Provided data:
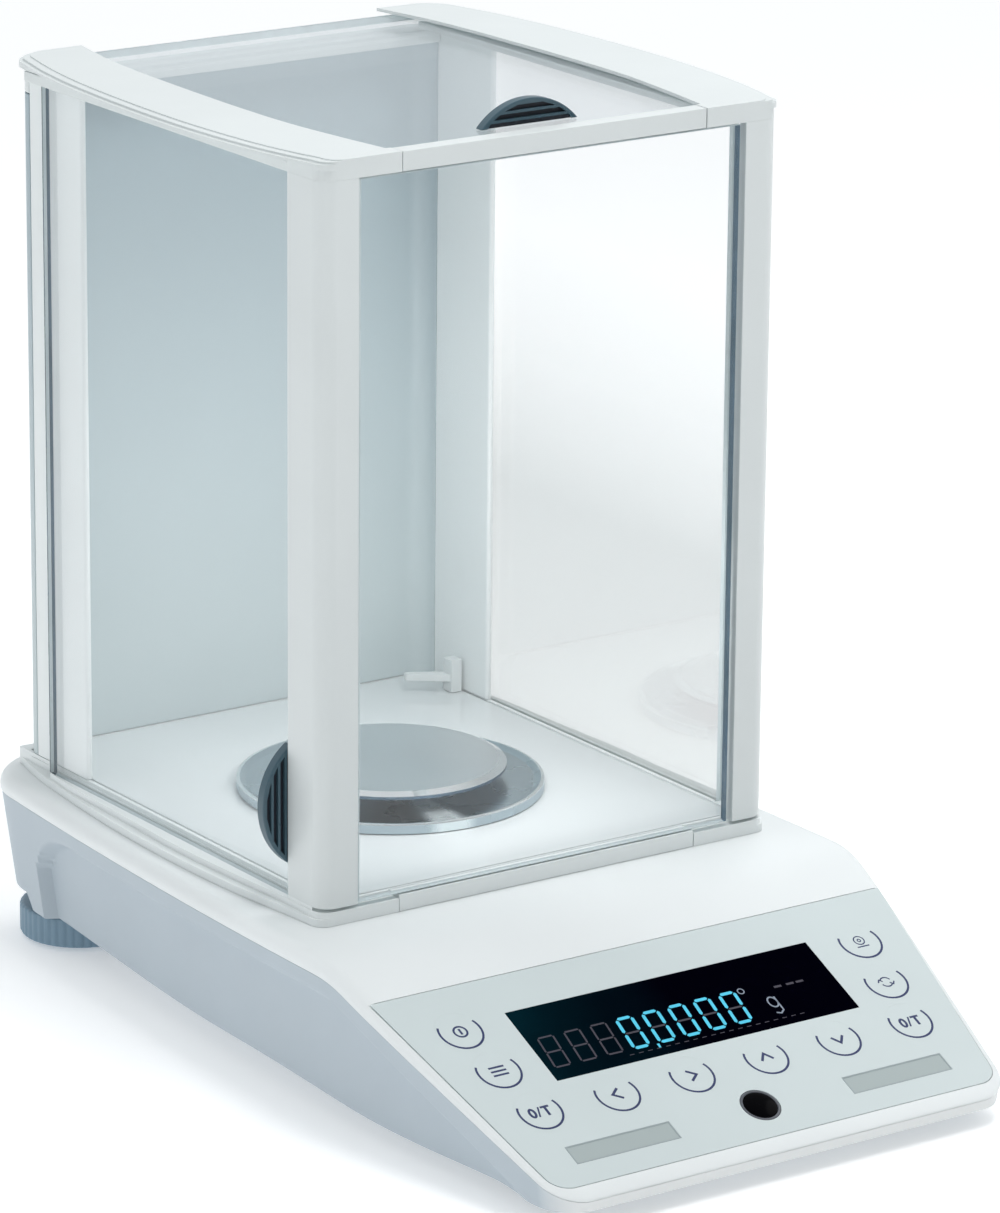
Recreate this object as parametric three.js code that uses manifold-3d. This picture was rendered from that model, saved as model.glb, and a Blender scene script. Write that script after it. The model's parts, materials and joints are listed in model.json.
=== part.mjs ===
// Analytical balance: wedge-shaped housing, glass draft shield with three sliding doors,
// weighing pan on a force-compensation cell, keyboard slope with display, levelling feet.
// Millimetres, +Z up, +Y to the rear, origin on the ground at the centre of the footprint.
import * as THREE from "three";
import { mergeVertices } from "three/addons/utils/BufferGeometryUtils.js";
import Module from "manifold-3d";

const wasm = await Module();
wasm.setup();

// ---------------------------------------------------------------- driving dimensions
const GAP = 0.3; // clearance between pieces that touch
const WALL = 2.6; // wall of the plastic casings

const HOUSING = {
  rear: 175.5,
  front: -175.5,
  halfWidth: 106.5, // at the widest place
  widestY: -60,
  rearBow: 2.0e-4, // half width lost per mm² behind the widest place
  frontTaper: 0.175, // slope of the sides along the keyboard
  taperEase: 20, // length over which that slope sets in
  rearCorner: 30,
  frontCorner: 14,
  deck: 61, // height of the flat top
  draft: 0.135, // inward slope of the lower casing
  shoulder: 4.5, // width of the rounded upper edge
};
const SLOPE = { angle: THREE.MathUtils.degToRad(24.68), top: [-86.4, 52.1], ease: 40 };
const PARTING = { belowDeck: 6, belowFront: 1.2 }; // joint between the two casings
const RECESS = { depth: 4.5, below: 13.5, edge: 4, rear: 133, arch: 26 };
const FOIL = { topHalf: 102.2, bottomHalf: 87.7, length: 92.25, corner: 8, thick: 0.5 };
const WINDOW = { half: 60.5, s: [16.2, 48.8], thick: 1.2 };
const KEY = { radius: 8.3, height: 3.4, sides: 20 };
const LABEL = { x: [34.5, 74.9], s: [75.7, 83.6] };
const VIAL = { s: 78.5, radius: 6.8, depth: 7 };

const SHIELD = {
  half: 90.1, // outer faces of the posts
  front: -39.3,
  postWidth: 17.2,
  postDepth: 20.3,
  bottom: 61.1,
  floor: 67.2,
  underTop: 308.8, // underside of the top frame
  top: 315.4,
  rear: 163, // of the base plate
  glass: 2.8,
  seam: 59.6, // half length of the bars that carry the front pane
};
const DOOR = { x: [85.1, 88], front: -18.7, rear: 137, sink: 1.5 };
const COLUMN = { outer: 84.6, front: 116.5, rear: 150, thick: 2.4 };
const BACK = { y: 160.3, corner: 10, thick: 2.5, top: 302 };
const REAR_BAR = { front: 148, z: [302.3, 307.3] };
const HANDLE = { radius: 25, sideRise: 11, topRise: 8.7, thick: 3.8, z: 97.5, topY: -24 };
const PAN = { y: 55.5, radius: 40, top: 77.7, tray: 53, trayTop: 71 };
const FOOT = { x: 70, y: 146.5, wheel: 21.5, pocket: 23, pad: 9, stud: 4 };
const LATCH = { x: 78.6, y: 133, block: [4.4, 5.4], tip: [65, 141.5], leaf: [71.5, 74], top: 79.5 };
const FRONT_FOOT = { x: 62, y: -138, radius: 9, height: 6 };
const CELL = { floor: 16.6, pivotY: 76, beamZ: [47.3, 53.3], magnetY: 120, magnetR: 22 }; // weighing cell
const BOARD = 17.6; // underside of the main board
const PORT_Z = 26.5; // height of the rear sockets

// ---------------------------------------------------------------- solids
function solidOf(geometry) {
  const bare = geometry.index ? geometry.toNonIndexed() : geometry.clone();
  bare.deleteAttribute("normal");
  bare.deleteAttribute("uv");
  const merged = mergeVertices(bare, 1e-4);
  return new wasm.Manifold(
    new wasm.Mesh({
      numProp: 3,
      vertProperties: merged.attributes.position.array,
      triVerts: new Uint32Array(merged.index.array),
    }),
  );
}

function geometryOf(solid) {
  const mesh = solid.getMesh();
  const geometry = new THREE.BufferGeometry();
  geometry.setAttribute("position", new THREE.BufferAttribute(mesh.vertProperties, 3));
  geometry.setIndex(new THREE.BufferAttribute(mesh.triVerts, 1));
  geometry.computeVertexNormals();
  return geometry;
}

function box(x0, x1, y0, y1, z0, z1) {
  const g = new THREE.BoxGeometry(x1 - x0, y1 - y0, z1 - z0);
  return solidOf(g.translate((x0 + x1) / 2, (y0 + y1) / 2, (z0 + z1) / 2));
}

function cylinder(x, y, z0, z1, radius, sides = 32) {
  const g = new THREE.CylinderGeometry(radius, radius, z1 - z0, sides);
  return solidOf(g.rotateX(Math.PI / 2).translate(x, y, (z0 + z1) / 2));
}

// A plan outline, a list of [x, y], raised from z0 to z1.
function prism(outline, z0, z1) {
  const shape = new THREE.Shape(outline.map(([x, y]) => new THREE.Vector2(x, y)));
  const g = new THREE.ExtrudeGeometry(shape, { depth: z1 - z0, bevelEnabled: false });
  return solidOf(g.translate(0, 0, z0));
}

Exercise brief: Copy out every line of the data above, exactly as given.

Solution below:
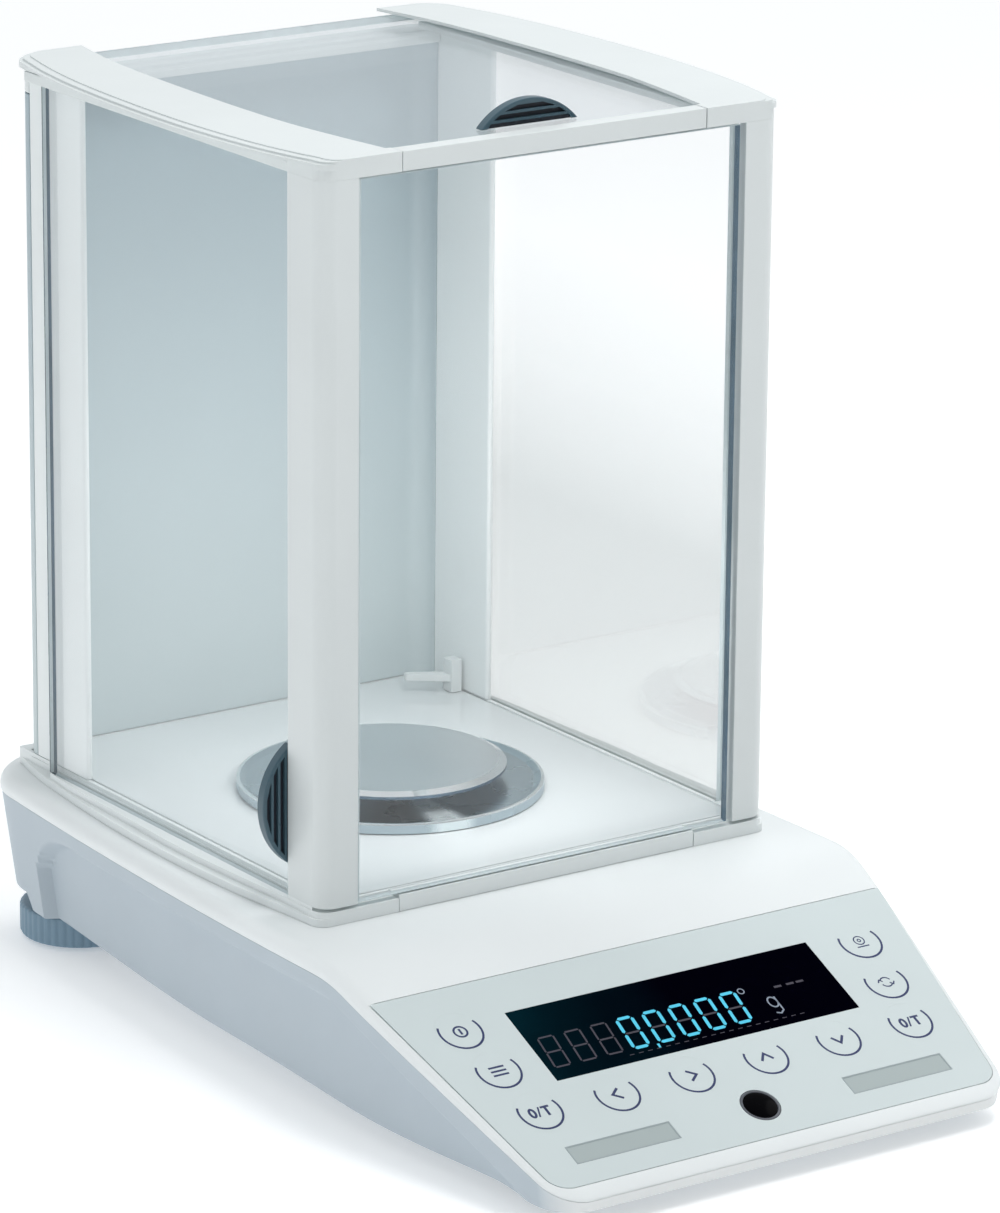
Recreate this object as parametric three.js code that uses manifold-3d. This picture was rendered from that model, saved as model.glb, and a Blender scene script. Write that script after it. The model's parts, materials and joints are listed in model.json.
=== part.mjs ===
// Analytical balance: wedge-shaped housing, glass draft shield with three sliding doors,
// weighing pan on a force-compensation cell, keyboard slope with display, levelling feet.
// Millimetres, +Z up, +Y to the rear, origin on the ground at the centre of the footprint.
import * as THREE from "three";
import { mergeVertices } from "three/addons/utils/BufferGeometryUtils.js";
import Module from "manifold-3d";

const wasm = await Module();
wasm.setup();

// ---------------------------------------------------------------- driving dimensions
const GAP = 0.3; // clearance between pieces that touch
const WALL = 2.6; // wall of the plastic casings

const HOUSING = {
  rear: 175.5,
  front: -175.5,
  halfWidth: 106.5, // at the widest place
  widestY: -60,
  rearBow: 2.0e-4, // half width lost per mm² behind the widest place
  frontTaper: 0.175, // slope of the sides along the keyboard
  taperEase: 20, // length over which that slope sets in
  rearCorner: 30,
  frontCorner: 14,
  deck: 61, // height of the flat top
  draft: 0.135, // inward slope of the lower casing
  shoulder: 4.5, // width of the rounded upper edge
};
const SLOPE = { angle: THREE.MathUtils.degToRad(24.68), top: [-86.4, 52.1], ease: 40 };
const PARTING = { belowDeck: 6, belowFront: 1.2 }; // joint between the two casings
const RECESS = { depth: 4.5, below: 13.5, edge: 4, rear: 133, arch: 26 };
const FOIL = { topHalf: 102.2, bottomHalf: 87.7, length: 92.25, corner: 8, thick: 0.5 };
const WINDOW = { half: 60.5, s: [16.2, 48.8], thick: 1.2 };
const KEY = { radius: 8.3, height: 3.4, sides: 20 };
const LABEL = { x: [34.5, 74.9], s: [75.7, 83.6] };
const VIAL = { s: 78.5, radius: 6.8, depth: 7 };

const SHIELD = {
  half: 90.1, // outer faces of the posts
  front: -39.3,
  postWidth: 17.2,
  postDepth: 20.3,
  bottom: 61.1,
  floor: 67.2,
  underTop: 308.8, // underside of the top frame
  top: 315.4,
  rear: 163, // of the base plate
  glass: 2.8,
  seam: 59.6, // half length of the bars that carry the front pane
};
const DOOR = { x: [85.1, 88], front: -18.7, rear: 137, sink: 1.5 };
const COLUMN = { outer: 84.6, front: 116.5, rear: 150, thick: 2.4 };
const BACK = { y: 160.3, corner: 10, thick: 2.5, top: 302 };
const REAR_BAR = { front: 148, z: [302.3, 307.3] };
const HANDLE = { radius: 25, sideRise: 11, topRise: 8.7, thick: 3.8, z: 97.5, topY: -24 };
const PAN = { y: 55.5, radius: 40, top: 77.7, tray: 53, trayTop: 71 };
const FOOT = { x: 70, y: 146.5, wheel: 21.5, pocket: 23, pad: 9, stud: 4 };
const LATCH = { x: 78.6, y: 133, block: [4.4, 5.4], tip: [65, 141.5], leaf: [71.5, 74], top: 79.5 };
const FRONT_FOOT = { x: 62, y: -138, radius: 9, height: 6 };
const CELL = { floor: 16.6, pivotY: 76, beamZ: [47.3, 53.3], magnetY: 120, magnetR: 22 }; // weighing cell
const BOARD = 17.6; // underside of the main board
const PORT_Z = 26.5; // height of the rear sockets

// ---------------------------------------------------------------- solids
function solidOf(geometry) {
  const bare = geometry.index ? geometry.toNonIndexed() : geometry.clone();
  bare.deleteAttribute("normal");
  bare.deleteAttribute("uv");
  const merged = mergeVertices(bare, 1e-4);
  return new wasm.Manifold(
    new wasm.Mesh({
      numProp: 3,
      vertProperties: merged.attributes.position.array,
      triVerts: new Uint32Array(merged.index.array),
    }),
  );
}

function geometryOf(solid) {
  const mesh = solid.getMesh();
  const geometry = new THREE.BufferGeometry();
  geometry.setAttribute("position", new THREE.BufferAttribute(mesh.vertProperties, 3));
  geometry.setIndex(new THREE.BufferAttribute(mesh.triVerts, 1));
  geometry.computeVertexNormals();
  return geometry;
}

function box(x0, x1, y0, y1, z0, z1) {
  const g = new THREE.BoxGeometry(x1 - x0, y1 - y0, z1 - z0);
  return solidOf(g.translate((x0 + x1) / 2, (y0 + y1) / 2, (z0 + z1) / 2));
}

function cylinder(x, y, z0, z1, radius, sides = 32) {
  const g = new THREE.CylinderGeometry(radius, radius, z1 - z0, sides);
  return solidOf(g.rotateX(Math.PI / 2).translate(x, y, (z0 + z1) / 2));
}

// A plan outline, a list of [x, y], raised from z0 to z1.
function prism(outline, z0, z1) {
  const shape = new THREE.Shape(outline.map(([x, y]) => new THREE.Vector2(x, y)));
  const g = new THREE.ExtrudeGeometry(shape, { depth: z1 - z0, bevelEnabled: false });
  return solidOf(g.translate(0, 0, z0));
}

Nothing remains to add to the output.